RuyGoiaba

Livrai-nos do Mala Man

06.03.20

Vocês conhecem a piada, que já é antiga: criança ouve o final do Pai-Nosso (“não nos deixeis cair em tentação, mas livrai-nos do mal, amém”) e vai perguntar a algum adulto quem é esse MALA MAN e por que pedimos a Deus que nos livre dele. Pois bem: cada vez mais acredito que o Mala Man é uma entidade real. Uma espécie de super-herói cujo superpoder consiste em tornar muito mais chato tudo aquilo que toca; um rei Midas da chatice.

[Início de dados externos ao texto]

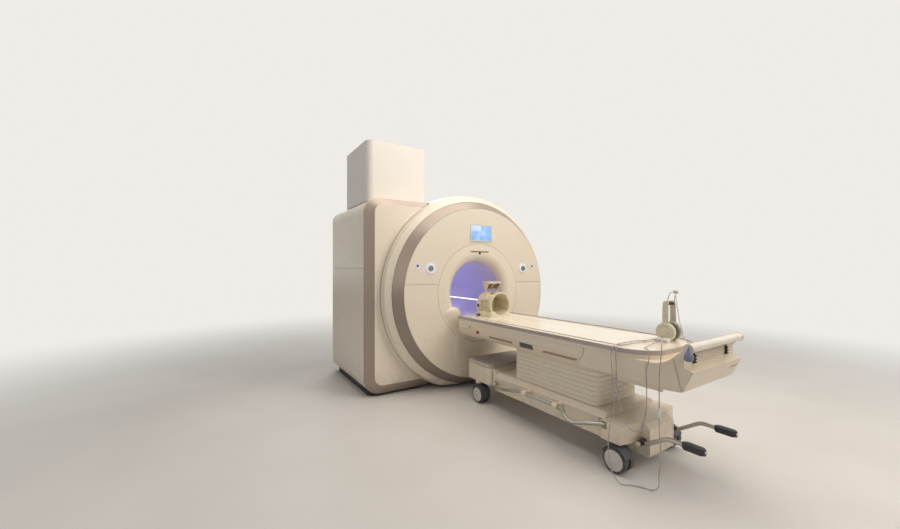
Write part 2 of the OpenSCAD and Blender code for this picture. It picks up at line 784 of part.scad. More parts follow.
// Side skirts of the table with grooves, lever recess and button seat
module skirt_outline(inset) polygon([
  [-half_table + 7 + inset, deck_low], [-half_table + 7 + inset, frame_low + 60],
  [-half_table + 22 + inset, frame_low + 8 + inset], [-half_table + 60 + inset, skirt_low + inset],
  [-215, skirt_low + inset], [-215, deck_low]
]);
module foot_outline(inset) polygon([
  [-half_table + 7 + inset, deck_low], [-half_table + 7 + inset, frame_low + 56],
  [-half_table + 12 + inset, frame_low + 14], [-half_table + 24 + inset, skirt_low + 14],
  [-half_table + 44 + inset, skirt_low + inset], [-215, skirt_low + inset], [-215, deck_low]
]);
module foot_panel_side() intersection() {
  prism_y(table_rear + 40, foot_seam + 47) foot_outline(0);
  prism_x(-400, 0) polygon([
    [table_rear - 120, 900], [foot_seam - 81, 900], [foot_seam - 44, table_height - 101],
    [foot_seam + 11, table_height - 176], [foot_seam + 28, 560], [table_rear - 120, 560]
  ]);
}

// Fine seams cut along the skirt: an upright one, the slanted one in front of the
// foot panel, one above it, and the ledge near the gantry
module skirt_seams() difference() {
  prism_x(-400, -230) {
    translate([-1837, 600]) square([2, 200]);
    polygon([
      [foot_seam - 81, 900], [foot_seam - 44, table_height - 101], [foot_seam + 11, table_height - 176],
      [foot_seam + 28, 560], [foot_seam + 33, 560], [foot_seam + 16, table_height - 176],
      [foot_seam - 39, table_height - 101], [foot_seam - 76, 900]
    ]);
    polygon([[-2277, 730], [-2274, 730], [-2266, 760], [-2269, 760]]);
    translate([-1137, table_height - 95]) square([232, 14]);
  }
  translate([0, -4000, 0]) prism_y(0, 4000) skirt_outline(4);
}
module skirt() difference() {
  union() {
    prism_y(table_rear + 40, table_front - 5) skirt_outline(0);
    foot_panel_side();
  }
  prism_y(table_rear + 60, table_front - 20) polygon([
    [-half_table + 16, deck_low - 8], [-half_table + 16, frame_low + 64],
    [-half_table + 32, frame_low + 16], [-half_table + 66, skirt_low + 8],
    [-224, skirt_low + 8], [-224, deck_low - 8]
  ]);
  block([-half_table - 10, -1730, table_height - 152], [-half_table + 23.5, -1420, table_height - 142]);
  block([-half_table - 10, -2400, table_height - 162], [-half_table + 26, -2085, table_height - 148]);
  skirt_seams();
}
module side_covers() color("#f0e8da") {
  mirror([1, 0, 0]) skirt();
  difference() {
    union() {
      difference() {
        skirt();
        block([-half_table - 10, lever_y - 80, lever_z - 8], [-half_table + 60, lever_y + 80, lever_z + 34]);
      }
      for (y = [lever_y - 94, lever_y + 82])
        block([-half_table + 15, y, lever_z + 8], [-half_table + 46, y + 12, lever_z + 36]);
      block([-half_table + 44, table_rear - 40, skirt_low - 22],
        [-half_table + 52, table_rear + 245, skirt_low + 4]);
      translate([-half_table + 12, stop_y, stop_z]) rotate([0, 90, 0]) cylinder(r = 26, h = 26);
    }
    rod([-half_table + 32, lever_y - 90, lever_z + 22], [-half_table + 32, lever_y + 90, lever_z + 22], 4 + fit);
    translate([-half_table - 10, stop_y, stop_z]) rotate([0, 90, 0]) cylinder(r = 16, h = 36);
    translate([-half_table, stop_y, stop_z]) rotate([0, 90, 0]) cylinder(r = 5 + fit, h = 60);
  }
}

// Fixed deck round the sliding board
module deck_plan(inset) {
  x = half_table - 2 - inset;
  y = table_rear + 2 + inset;
  r = corner - inset;
  translate([-x, y + r]) square([2 * x, table_front - y - r]);
  translate([-x + r, y]) square([2 * x - 2 * r, r + 1]);
  for (s = [-1, 1]) translate([s * (x - r), y + r]) circle(r);
}
module table_deck() color("#f3ebdc") difference() {
  union() {
    linear_extrude_between(deck_low, deck_top) deck_plan(10);
    linear_extrude_between(deck_low, rail_low) deck_plan(3);
  }
  block([-half_board - 3, table_front - board_length - 4, board_low],
    [half_board + 3, table_front + 10, deck_top + 10]);
}
module edge_rail() color("#8d8088") difference() {
  linear_extrude_between(rail_low, table_height + 2) deck_plan(-2);
  linear_extrude_between(rail_low - 1, table_height + 12) deck_plan(10);
  block([-half_table + 30, table_front - 1, 0], [half_table - 30, table_front + 5, 3000]);
  both_sides() prism_x(-half_table - 20, -half_table + 40) polygon([
    [-2263, 770], [-2259, 770], [-2246, 820], [-2250, 820]
  ]);
}

// Foot end: deep cheeks, grooved tray, lip and the apron that rises to the handle,
// drawn from the rear end of the table top
module at_foot() {
  translate([0, table_rear, table_height]) children();
}
module foot_housing() color("#f0e8da") at_foot() {
  difference() {
    prism_x(-320, 320) polygon([
      [39, -51], [39, -194], [-80, -190], [-166, -182], [-207, -88], [-220, -63],
      [-200, -56], [-170, -46], [-170, 26], [-192, 42], [-200, 52], [-200, 86],
      [-160, 42], [-120, 4], [-80, -26], [-40, -44], [-10, -51]
    ]);
    prism_x(-308, 308) polygon([
      [30, -63], [30, -182], [-70, -178], [-148, -168], [-158, -68], [-158, -8],
      [-130, -8], [-80, -46], [-20, -63]
    ]);
    for (z = [-36 : 11 : 19]) block([-180, -176, z], [180, -167, z + 4]);
    translate([-400, -200, 67]) rotate([0, 90, 0]) cylinder(d = handle_diameter + 0.6, h = 800);
    block([200, -230, -114], [300, -188, -105]);
  }
  both_sides() prism_x(319, half_table - 7) polygon([
    [39, -51], [39, -194], [-80, -190], [-162, -182], [-148, -134], [-114, -2],
    [-80, -26], [-40, -44], [-10, -51]
  ]);
}
module push_handle() color("#efe9e0") at_foot() {
  translate([-328, -200, 67]) rotate([0, 90, 0]) cylinder(d = handle_diameter, h = 656);
  both_sides() {
    prism_x(320, 332) polygon([
      [-122, 7], [-148, -8], [-196, 44], [-216, 67], [-200, 88], [-160, 42]
    ]);
    translate([320, -200, 67]) rotate([0, 90, 0]) cylinder(d = handle_diameter + 6, h = 12);
  }
}

// Lever under the table edge that frees the sliding board, and the stop button
module release_lever() color("#6b6a6c") {
  block([-half_table + 24, lever_y - 74, lever_z - 4], [-half_table + 34, lever_y + 74, lever_z + 26]);
  rod([-half_table + 32, lever_y - 90, lever_z + 22], [-half_table + 32, lever_y + 90, lever_z + 22], 4);
}
module stop_button() color("#c0281c") translate([-half_table, stop_y, stop_z]) rotate([0, 90, 0]) {
  cylinder(r = 14, h = 20);
  cylinder(r = 5, h = 44);
}

// Sliding board with a shallow hollow along it and a seat for the head coil
module board() color("#f5eddd") difference() {
  prism_y(table_front - board_length, table_front - 1) polygon([
    [-half_board, table_height + 1], [-half_board, table_height - 9],
    [-half_board + 36, board_low], [half_board - 36, board_low],
    [half_board, table_height - 9], [half_board, table_height + 1]
  ]);
  translate([0, table_front - board_length + 60, table_height - 5 + 5200]) rotate([-90, 0, 0])
    cylinder(r = 5200, h = board_length - 120, $fn = 720);
  block([-coil_width / 2 - 2, coil_rear - 2, coil_floor], [coil_width / 2 + 2, coil_nose + 4, 900]);
}

// Receive head coil: base tray, domed hood with windows and a tilting mirror
module coil_base() color("#efe7da") difference() {
  union() {
    translate([0, 0, coil_floor]) linear_extrude(height = 62)
      rounded(-coil_width / 2, coil_rear, coil_width / 2, coil_front, 24);
    disc_y(coil_floor + 4, 94, coil_front - 8, coil_nose);
    disc_y(coil_floor + 4, 82, coil_nose - 1, coil_nose + 3);
  }
  disc_y(coil_axis, 104, coil_rear - 5, coil_front - 22);
  block([-300, coil_rear - 10, 0], [300, coil_nose + 20, coil_floor]);
}
module disc_y(z, r, y0, y1) {
  translate([0, y0, z]) rotate([-90, 0, 0]) cylinder(r = r, h = y1 - y0);
}
module coil_hood() color("#efe7da") difference() {
  union() {
    intersection() {
      disc_y(coil_axis, 133, coil_rear + 4, coil_front - 10);
      block([-300, coil_rear - 10, coil_floor + 62], [300, coil_front, 1300]);
    }
    both_sides() {
      block([58, mirror_y - 10, coil_axis + 90], [72, mirror_y + 10, pivot_z + 10]);
      translate([60, mirror_y, pivot_z]) rotate([0, 90, 0]) cylinder(r = 4, h = 26);
    }
  }
  disc_y(coil_axis, 118, coil_rear - 5, coil_front - 24);
  block([-74, coil_rear + 30, coil_axis + 20], [-22, mirror_y - 14, 1300]);
  block([22, coil_rear + 30, coil_axis + 20], [74, mirror_y - 14, 1300]);
  both_sides() block([90, coil_rear + 50, coil_floor + 84], [200, coil_front - 70, coil_axis + 50]);
}
module coil_mirror() color("#e8dccc") {
  difference() {
    block([-86, mirror_y - 52, mirror_z], [86, mirror_y + 52, mirror_z + 12]);
    for (x = [-72, 8]) block([x, mirror_y - 40, mirror_z - 5], [x + 64, mirror_y + 40, mirror_z + 20]);
  }
  both_sides() difference() {
    block([75, mirror_y - 9, pivot_z - 7], [83, mirror_y + 9, mirror_z + 2]);
    translate([60, mirror_y, pivot_z]) rotate([0, 90, 0]) cylinder(r = 4 + fit, h = 40);
  }
}

// Headset that stands on the foot deck, with the block that its tubes meet in
module headset() color("#cfc7b4") {
  for (y = [headset_y, headset_y + 96]) translate([headset_x, y, headset_z]) rotate([-90, 0, 0]) {
    cylinder(r = cup, h = 30);
    translate([0, 0, 2]) cylinder(r = cup - 14, h = 30);
  }
  translate([0, headset_y + 63, headset_z]) rotate([90, 0, 90]) difference() {
    translate([0, 0, headset_x - 16]) cylinder(r = cup, h = 32);
    translate([0, 0, headset_x - 17]) cylinder(r = cup - 5, h = 34);
    translate([-100, -200, 0]) cube([200, 200, 400]);
  }
  for (y = [headset_y + 12, headset_y + 114])
    rod([headset_x, y, headset_z + 40], [headset_x, y, headset_z + 240], 4);
  translate([headset_x, headset_y + 63, headset_z + 240]) rotate([0, 90, 0]) difference() {
    translate([0, 0, -6]) cylinder(r = 55, h = 12);
    translate([0, 0, -7]) cylinder(r = 47, h = 14);
    translate([0, -100, -10]) cube([100, 200, 20]);
  }
  block([186, headset_y + 2, headset_z + 268], [206, headset_y + 32, headset_z + 292]);
  block([92, headset_y + 20, deck_top], [138, headset_y + 112, deck_top + 26]);
}

// Thin air tubes that hang over the edge of the table
module air_tubes() color("#d8cfc8") {
  tube(tube_loop, tube_diameter / 2);
  tube(tube_return, tube_diameter / 2);
  tube(tube_hanger, tube_diameter / 2);
  tube(bulb_tube, tube_diameter / 2);
}

// Connector in the long tube, and the squeeze bulb at the end of the short one
module tube_fittings() {
  color("#f4f1ea") translate([-370, -3042, 462]) {
    cylinder(r = 7, h = 54);
    translate([0, 0, 12]) cylinder(r = 10, h = 30);
  }
  color("#8a8f98") translate(bulb_at) {
    translate([0, 0, 856]) sphere(r = 24);
    translate([0, 0, 870]) cylinder(r1 = 21, r2 = 6, h = 38);
  }
}

base_plinth();
cryostat();
gradient_coil();
body_coil();
cold_head();
cover_frame();
bore_liner();
bore_lights();
bore_trim();
front_panel_upper();
front_panel_lower();
docking_panel();
ring_band();
round_cover();
rear_cover();
box_panel();
box_trim();
box_cover_upper();
box_cover_lower();
service_tower();
display();
control_rings();
laser_window();
bore_guide();
entry_shoulders();
dial_left();
dial_right();
button_left();
button_right();
chassis();
base_covers();
pod_lid();
bellows();
bar_left();
bar_right();
pedal_left();
pedal_right();
caster_front_left();
caster_front_right();
caster_rear_left();
caster_rear_right();
wheels_front_left();
wheels_front_right();
wheels_rear_left();
wheels_rear_right();
table_frame();
side_covers();
table_deck();
edge_rail();
foot_housing();
push_handle();
release_lever();
stop_button();
board();
coil_base();
coil_hood();
coil_mirror();
headset();
air_tubes();
tube_fittings();
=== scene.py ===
import math

import bmesh
import bpy
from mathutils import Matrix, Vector
from mathutils.geometry import interpolate_bezier


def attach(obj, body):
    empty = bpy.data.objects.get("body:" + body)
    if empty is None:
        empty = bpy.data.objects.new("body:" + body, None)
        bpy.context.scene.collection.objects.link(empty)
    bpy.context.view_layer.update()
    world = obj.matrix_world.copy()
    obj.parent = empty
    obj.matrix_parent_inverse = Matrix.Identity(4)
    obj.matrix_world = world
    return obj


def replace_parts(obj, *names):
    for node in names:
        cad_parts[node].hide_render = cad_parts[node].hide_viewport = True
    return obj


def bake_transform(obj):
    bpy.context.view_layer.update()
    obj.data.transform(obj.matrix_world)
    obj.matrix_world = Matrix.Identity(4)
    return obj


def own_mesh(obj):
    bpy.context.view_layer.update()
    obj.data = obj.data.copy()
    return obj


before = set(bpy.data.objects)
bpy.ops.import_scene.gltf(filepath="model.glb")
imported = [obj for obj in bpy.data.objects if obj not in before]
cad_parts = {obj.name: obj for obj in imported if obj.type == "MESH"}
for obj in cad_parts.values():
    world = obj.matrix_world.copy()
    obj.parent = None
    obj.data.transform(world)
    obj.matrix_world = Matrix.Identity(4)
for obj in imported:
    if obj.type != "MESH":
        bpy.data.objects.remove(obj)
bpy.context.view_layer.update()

# Measures shared by several pieces, in metres
AXIS = 1.04  # height of the bore's axis
BORE = 0.350  # radius of the bore
WHEEL = 0.08  # radius of the wheels, and the height of their axles
LOW, HIGH = 0.335, 0.584  # lower and upper end of the bellows
FOLDS = 7
COVER_Z, COVER_R = 0.230, 0.170  # lower corner of the side box: height and radius
PAPER = "#efece7"  # colour of the background
CREAM, CREAM_SHADE = "#ece1cf", "#e4d6c0"
STEEL, GREY_FRAME = "#b3b0ab", "#8b9093"
SIDES = ((-1, "left"), (1, "right"))

# ---------------------------------------------------------------- camera
lens = bpy.data.cameras.new("camera")
lens.sensor_width = 36
lens.lens = 14.68
lens.shift_x = -0.0095
lens.shift_y = 0.0038
camera = bpy.data.objects.new("camera", lens)
camera.location = (-2.475, -4.164, 1.317)
camera.rotation_euler = (math.radians(90), 0, math.radians(-33.28))
bpy.context.scene.collection.objects.link(camera)
bpy.context.scene.camera = camera


def tint(code):
    """Linear colour from an sRGB hex code."""
    parts = [int(code[i : i + 2], 16) / 255 for i in (1, 3, 5)]
    return [c / 12.92 if c <= 0.04045 else ((c + 0.055) / 1.055) ** 2.4 for c in parts] + [1.0]


def shaded(code, factor):
    """Hex code of a colour made darker by factor."""
    return "#" + "".join(f"{int(int(code[i : i + 2], 16) * factor):02x}" for i in (1, 3, 5))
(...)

Anos atrás, um meme popular em países de língua inglesa era o da “regra 34” da internet, que diz: if it exists, there is porn of it. Se alguma coisa — qualquer coisa — existe, forçosamente uma versão pornô dessa coisa existirá em algum canto mal iluminado da internet. Essa regra vem sendo revista diariamente, para pior, nas redes sociais: se alguma coisa existe, pode ser PROBLEMATIZADA, não importa quão estúpida ou insignificante seja. Tudo isso é obra do Mala Man.

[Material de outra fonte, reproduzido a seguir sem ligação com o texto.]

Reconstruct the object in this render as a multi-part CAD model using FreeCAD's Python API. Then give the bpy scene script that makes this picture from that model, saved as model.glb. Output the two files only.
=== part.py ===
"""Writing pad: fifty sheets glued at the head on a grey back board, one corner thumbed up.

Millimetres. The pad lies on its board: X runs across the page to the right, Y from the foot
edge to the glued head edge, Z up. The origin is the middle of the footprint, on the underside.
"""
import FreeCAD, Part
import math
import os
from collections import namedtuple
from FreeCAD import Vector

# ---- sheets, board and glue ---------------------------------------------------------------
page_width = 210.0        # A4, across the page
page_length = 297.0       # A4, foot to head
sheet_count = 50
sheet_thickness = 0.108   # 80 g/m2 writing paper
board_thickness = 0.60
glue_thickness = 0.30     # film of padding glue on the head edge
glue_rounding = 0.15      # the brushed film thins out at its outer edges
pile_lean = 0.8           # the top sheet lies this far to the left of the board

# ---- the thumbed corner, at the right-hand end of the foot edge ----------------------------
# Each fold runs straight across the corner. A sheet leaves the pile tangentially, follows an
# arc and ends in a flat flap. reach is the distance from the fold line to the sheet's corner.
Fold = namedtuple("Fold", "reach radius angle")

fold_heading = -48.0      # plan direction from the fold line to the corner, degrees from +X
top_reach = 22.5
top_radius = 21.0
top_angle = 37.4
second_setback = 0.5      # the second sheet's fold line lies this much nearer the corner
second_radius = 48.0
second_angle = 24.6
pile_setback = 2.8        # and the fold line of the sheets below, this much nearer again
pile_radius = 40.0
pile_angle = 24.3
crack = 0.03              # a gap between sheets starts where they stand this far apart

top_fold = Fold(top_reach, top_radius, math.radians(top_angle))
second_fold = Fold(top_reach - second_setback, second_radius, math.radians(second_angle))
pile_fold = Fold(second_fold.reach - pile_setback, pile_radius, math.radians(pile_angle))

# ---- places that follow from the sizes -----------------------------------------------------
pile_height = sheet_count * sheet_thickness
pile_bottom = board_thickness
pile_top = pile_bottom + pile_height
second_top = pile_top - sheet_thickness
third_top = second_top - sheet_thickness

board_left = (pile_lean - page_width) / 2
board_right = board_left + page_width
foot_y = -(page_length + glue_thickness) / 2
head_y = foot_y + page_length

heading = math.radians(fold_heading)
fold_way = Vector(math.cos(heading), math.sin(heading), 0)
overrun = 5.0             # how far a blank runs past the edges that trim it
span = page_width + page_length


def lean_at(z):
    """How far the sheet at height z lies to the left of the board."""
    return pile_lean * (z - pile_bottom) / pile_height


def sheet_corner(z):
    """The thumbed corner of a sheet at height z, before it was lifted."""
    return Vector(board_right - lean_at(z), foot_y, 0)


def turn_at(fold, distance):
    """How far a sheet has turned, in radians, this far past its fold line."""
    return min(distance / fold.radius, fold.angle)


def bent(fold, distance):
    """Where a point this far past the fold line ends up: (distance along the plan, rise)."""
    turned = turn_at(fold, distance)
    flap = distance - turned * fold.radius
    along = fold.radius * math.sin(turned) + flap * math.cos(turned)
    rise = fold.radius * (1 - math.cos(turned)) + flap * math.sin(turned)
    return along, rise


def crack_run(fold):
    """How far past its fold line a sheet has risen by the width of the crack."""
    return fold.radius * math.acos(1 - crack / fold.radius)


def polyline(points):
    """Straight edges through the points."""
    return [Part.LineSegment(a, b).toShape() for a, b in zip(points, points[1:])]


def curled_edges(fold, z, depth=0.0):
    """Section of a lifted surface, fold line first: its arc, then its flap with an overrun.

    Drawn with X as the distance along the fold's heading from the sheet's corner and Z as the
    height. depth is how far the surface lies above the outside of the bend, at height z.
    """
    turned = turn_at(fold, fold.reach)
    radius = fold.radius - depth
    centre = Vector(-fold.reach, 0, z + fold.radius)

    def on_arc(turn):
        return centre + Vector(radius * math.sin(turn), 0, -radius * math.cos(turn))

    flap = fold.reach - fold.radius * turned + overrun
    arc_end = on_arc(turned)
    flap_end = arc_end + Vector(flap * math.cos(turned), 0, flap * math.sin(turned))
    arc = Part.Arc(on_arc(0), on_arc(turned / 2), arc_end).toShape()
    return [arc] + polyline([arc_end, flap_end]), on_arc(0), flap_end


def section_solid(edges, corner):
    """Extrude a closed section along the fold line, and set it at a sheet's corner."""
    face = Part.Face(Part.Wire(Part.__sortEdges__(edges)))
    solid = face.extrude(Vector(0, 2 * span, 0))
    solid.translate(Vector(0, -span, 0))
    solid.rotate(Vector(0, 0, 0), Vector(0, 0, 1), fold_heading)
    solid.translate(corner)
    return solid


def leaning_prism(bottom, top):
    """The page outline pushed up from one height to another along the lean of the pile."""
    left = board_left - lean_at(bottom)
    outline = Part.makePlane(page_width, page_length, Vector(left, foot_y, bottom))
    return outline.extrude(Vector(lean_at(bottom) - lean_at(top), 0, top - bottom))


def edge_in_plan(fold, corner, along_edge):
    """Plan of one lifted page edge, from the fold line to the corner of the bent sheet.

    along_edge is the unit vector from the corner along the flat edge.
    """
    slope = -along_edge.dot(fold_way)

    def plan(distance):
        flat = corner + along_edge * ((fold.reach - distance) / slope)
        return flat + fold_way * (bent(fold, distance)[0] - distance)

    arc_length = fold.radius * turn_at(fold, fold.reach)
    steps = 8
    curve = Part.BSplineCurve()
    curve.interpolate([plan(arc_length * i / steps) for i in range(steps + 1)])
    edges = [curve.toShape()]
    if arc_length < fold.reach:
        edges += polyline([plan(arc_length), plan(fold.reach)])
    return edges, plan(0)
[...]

O Mala Man vê pessoas referindo-se a uma peça de roupa feminina como tomara-que-caia e decreta — de cima para baixo, para esse povão ignorante ver se aprende — que a expressão é sexista e deve ser imediatamente substituída por “blusa sem alças”: já tem até campanha de marca de roupa defendendo a troca. Em fevereiro, como sabemos, o Superchato viu pessoas se divertindo no Carnaval e, shazam!, disparou seu raio problematizador, para que você fantasiado de mulher, índio ou árabe tomasse vergonha na cara.

Pessoas atingidas pelos raios do Mala Man são incapazes de apreciar um livro, filme, série, pintura ou escultura sem um atestado de bons antecedentes — melhor ainda, de santidade — de quem produziu as obras. E coisas populares são um ímã irresistível para a chatice dessa gente, porque permitem proclamar sua superioridade moral em relação à humanidade. Não basta não gostar de futebol, por exemplo: é preciso fazer o discurso “não sabe que eles te roubam enquanto você grita gol?”. O Mala Man ama discurso, textão, ama sobretudo o que Philip Roth chamava de “êxtase da santimônia”, essa droga poderosa.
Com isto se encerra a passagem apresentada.